(Supplied material):
########
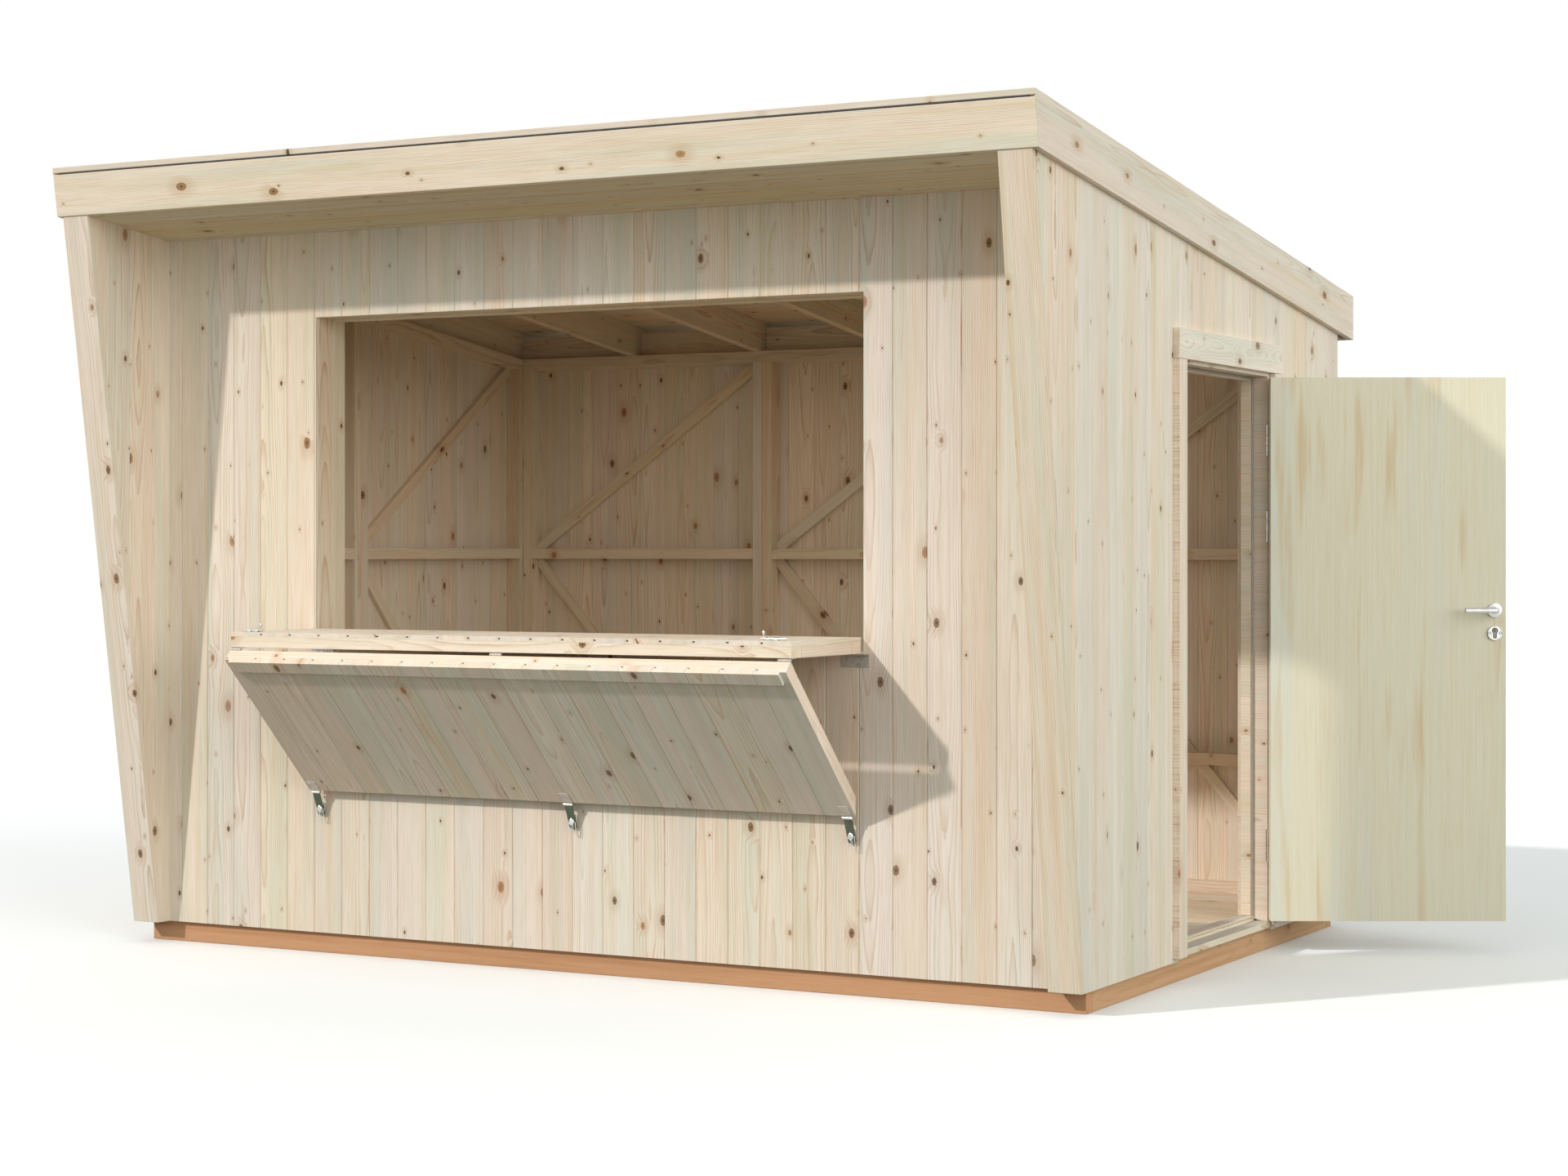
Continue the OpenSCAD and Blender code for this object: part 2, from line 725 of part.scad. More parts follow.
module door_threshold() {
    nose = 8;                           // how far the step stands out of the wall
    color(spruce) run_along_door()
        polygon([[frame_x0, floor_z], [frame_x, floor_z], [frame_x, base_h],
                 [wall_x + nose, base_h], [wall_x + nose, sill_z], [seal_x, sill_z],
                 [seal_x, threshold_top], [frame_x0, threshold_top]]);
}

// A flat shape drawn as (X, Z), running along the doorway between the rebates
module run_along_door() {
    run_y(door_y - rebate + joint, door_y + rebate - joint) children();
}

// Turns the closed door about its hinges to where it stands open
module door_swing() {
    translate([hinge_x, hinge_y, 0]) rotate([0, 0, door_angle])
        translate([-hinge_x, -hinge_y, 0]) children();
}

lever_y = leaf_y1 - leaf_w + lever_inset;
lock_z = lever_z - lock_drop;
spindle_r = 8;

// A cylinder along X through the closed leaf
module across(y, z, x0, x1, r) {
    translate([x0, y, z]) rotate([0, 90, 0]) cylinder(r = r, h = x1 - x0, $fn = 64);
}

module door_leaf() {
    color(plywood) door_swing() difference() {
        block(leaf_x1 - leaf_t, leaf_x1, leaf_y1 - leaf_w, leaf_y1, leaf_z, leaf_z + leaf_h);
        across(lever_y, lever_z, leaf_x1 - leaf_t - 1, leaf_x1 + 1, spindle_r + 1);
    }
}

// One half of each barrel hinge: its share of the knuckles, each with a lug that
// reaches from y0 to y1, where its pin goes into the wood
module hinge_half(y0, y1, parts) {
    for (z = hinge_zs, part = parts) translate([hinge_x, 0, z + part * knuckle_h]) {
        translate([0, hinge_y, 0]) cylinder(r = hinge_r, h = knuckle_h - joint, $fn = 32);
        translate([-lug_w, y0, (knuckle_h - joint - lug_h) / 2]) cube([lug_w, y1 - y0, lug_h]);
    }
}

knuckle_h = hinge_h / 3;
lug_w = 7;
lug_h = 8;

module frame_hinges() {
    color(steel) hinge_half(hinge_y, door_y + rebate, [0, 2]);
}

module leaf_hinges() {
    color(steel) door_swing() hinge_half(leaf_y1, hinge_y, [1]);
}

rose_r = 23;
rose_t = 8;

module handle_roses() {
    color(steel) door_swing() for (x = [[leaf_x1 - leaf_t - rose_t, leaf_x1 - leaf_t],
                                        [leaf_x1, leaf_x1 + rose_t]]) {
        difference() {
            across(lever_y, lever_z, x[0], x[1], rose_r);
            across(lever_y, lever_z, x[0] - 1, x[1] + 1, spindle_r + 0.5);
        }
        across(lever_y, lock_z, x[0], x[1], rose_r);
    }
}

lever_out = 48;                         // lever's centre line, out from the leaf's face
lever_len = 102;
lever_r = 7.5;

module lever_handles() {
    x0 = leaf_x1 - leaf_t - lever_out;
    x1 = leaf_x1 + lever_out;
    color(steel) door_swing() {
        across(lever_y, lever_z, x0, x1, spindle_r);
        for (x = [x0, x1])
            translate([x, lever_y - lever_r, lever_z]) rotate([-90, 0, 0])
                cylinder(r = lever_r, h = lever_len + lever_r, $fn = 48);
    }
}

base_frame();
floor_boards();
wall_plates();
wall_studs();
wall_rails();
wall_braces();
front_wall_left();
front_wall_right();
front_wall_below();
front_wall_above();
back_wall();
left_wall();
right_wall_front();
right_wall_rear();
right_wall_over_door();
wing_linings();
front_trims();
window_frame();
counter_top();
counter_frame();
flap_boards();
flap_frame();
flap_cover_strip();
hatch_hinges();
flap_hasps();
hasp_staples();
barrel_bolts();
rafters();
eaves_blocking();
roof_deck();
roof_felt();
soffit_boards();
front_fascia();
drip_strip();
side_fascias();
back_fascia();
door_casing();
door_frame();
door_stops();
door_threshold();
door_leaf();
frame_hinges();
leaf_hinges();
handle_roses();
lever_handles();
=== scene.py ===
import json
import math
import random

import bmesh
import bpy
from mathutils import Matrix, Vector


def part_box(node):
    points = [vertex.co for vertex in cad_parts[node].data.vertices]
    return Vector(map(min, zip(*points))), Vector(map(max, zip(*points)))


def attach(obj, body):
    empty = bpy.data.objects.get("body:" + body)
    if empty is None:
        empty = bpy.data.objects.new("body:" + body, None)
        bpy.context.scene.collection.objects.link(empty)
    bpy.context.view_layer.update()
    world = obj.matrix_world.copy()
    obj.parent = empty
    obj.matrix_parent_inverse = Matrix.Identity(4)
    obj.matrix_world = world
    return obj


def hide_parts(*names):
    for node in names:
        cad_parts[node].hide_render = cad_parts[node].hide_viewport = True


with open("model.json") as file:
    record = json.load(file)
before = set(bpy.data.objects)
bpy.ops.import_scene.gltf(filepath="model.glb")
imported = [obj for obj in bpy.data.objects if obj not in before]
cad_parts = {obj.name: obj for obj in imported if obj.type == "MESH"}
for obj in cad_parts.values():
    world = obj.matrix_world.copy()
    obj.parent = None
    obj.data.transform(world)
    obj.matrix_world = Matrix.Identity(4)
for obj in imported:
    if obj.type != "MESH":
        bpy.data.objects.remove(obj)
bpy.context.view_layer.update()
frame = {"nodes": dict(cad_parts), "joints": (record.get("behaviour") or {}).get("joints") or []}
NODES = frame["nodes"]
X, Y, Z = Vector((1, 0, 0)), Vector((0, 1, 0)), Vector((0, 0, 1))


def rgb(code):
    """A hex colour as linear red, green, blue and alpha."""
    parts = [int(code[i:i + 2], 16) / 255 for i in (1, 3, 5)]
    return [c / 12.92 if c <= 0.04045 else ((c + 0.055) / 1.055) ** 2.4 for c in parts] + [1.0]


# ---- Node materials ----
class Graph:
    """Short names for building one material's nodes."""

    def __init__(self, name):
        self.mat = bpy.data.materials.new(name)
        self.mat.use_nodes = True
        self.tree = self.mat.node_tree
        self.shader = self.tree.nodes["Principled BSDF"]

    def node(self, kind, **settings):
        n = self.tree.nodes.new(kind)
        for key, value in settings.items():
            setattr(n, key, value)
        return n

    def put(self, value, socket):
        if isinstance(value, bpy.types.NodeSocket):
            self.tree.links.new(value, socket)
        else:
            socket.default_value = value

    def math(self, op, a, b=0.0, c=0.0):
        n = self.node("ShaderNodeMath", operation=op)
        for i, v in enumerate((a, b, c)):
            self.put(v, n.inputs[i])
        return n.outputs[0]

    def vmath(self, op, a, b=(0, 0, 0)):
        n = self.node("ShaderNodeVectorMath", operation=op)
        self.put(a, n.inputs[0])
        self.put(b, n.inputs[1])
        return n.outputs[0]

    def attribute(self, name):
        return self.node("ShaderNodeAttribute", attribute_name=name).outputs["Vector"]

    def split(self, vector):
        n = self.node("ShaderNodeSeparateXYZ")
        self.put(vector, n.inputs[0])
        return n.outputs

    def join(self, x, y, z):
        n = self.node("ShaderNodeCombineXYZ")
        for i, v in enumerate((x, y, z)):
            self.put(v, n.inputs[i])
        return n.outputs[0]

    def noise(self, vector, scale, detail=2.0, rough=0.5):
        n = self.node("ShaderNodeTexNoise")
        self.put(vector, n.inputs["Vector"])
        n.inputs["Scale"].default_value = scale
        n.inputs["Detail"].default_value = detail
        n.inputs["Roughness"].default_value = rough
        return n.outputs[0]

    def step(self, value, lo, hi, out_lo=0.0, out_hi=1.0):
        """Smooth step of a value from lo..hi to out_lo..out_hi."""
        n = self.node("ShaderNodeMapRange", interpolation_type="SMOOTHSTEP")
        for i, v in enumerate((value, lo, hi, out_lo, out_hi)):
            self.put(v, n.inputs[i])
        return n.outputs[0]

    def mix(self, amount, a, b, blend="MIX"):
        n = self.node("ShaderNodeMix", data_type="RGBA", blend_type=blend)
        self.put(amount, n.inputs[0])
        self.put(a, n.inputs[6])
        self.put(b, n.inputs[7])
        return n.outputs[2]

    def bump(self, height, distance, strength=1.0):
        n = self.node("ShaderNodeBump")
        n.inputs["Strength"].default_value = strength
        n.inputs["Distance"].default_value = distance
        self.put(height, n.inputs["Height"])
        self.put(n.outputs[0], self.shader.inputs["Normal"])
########
(Exercise aim): Quote the listing above, but only from the line that shows "base_frame();" through the line that shows "imported = [obj".

(Result below):
base_frame();
floor_boards();
wall_plates();
wall_studs();
wall_rails();
wall_braces();
front_wall_left();
front_wall_right();
front_wall_below();
front_wall_above();
back_wall();
left_wall();
right_wall_front();
right_wall_rear();
right_wall_over_door();
wing_linings();
front_trims();
window_frame();
counter_top();
counter_frame();
flap_boards();
flap_frame();
flap_cover_strip();
hatch_hinges();
flap_hasps();
hasp_staples();
barrel_bolts();
rafters();
eaves_blocking();
roof_deck();
roof_felt();
soffit_boards();
front_fascia();
drip_strip();
side_fascias();
back_fascia();
door_casing();
door_frame();
door_stops();
door_threshold();
door_leaf();
frame_hinges();
leaf_hinges();
handle_roses();
lever_handles();
=== scene.py ===
import json
import math
import random

import bmesh
import bpy
from mathutils import Matrix, Vector


def part_box(node):
    points = [vertex.co for vertex in cad_parts[node].data.vertices]
    return Vector(map(min, zip(*points))), Vector(map(max, zip(*points)))


def attach(obj, body):
    empty = bpy.data.objects.get("body:" + body)
    if empty is None:
        empty = bpy.data.objects.new("body:" + body, None)
        bpy.context.scene.collection.objects.link(empty)
    bpy.context.view_layer.update()
    world = obj.matrix_world.copy()
    obj.parent = empty
    obj.matrix_parent_inverse = Matrix.Identity(4)
    obj.matrix_world = world
    return obj


def hide_parts(*names):
    for node in names:
        cad_parts[node].hide_render = cad_parts[node].hide_viewport = True


with open("model.json") as file:
    record = json.load(file)
before = set(bpy.data.objects)
bpy.ops.import_scene.gltf(filepath="model.glb")
imported = [obj for obj in bpy.data.objects if obj not in before]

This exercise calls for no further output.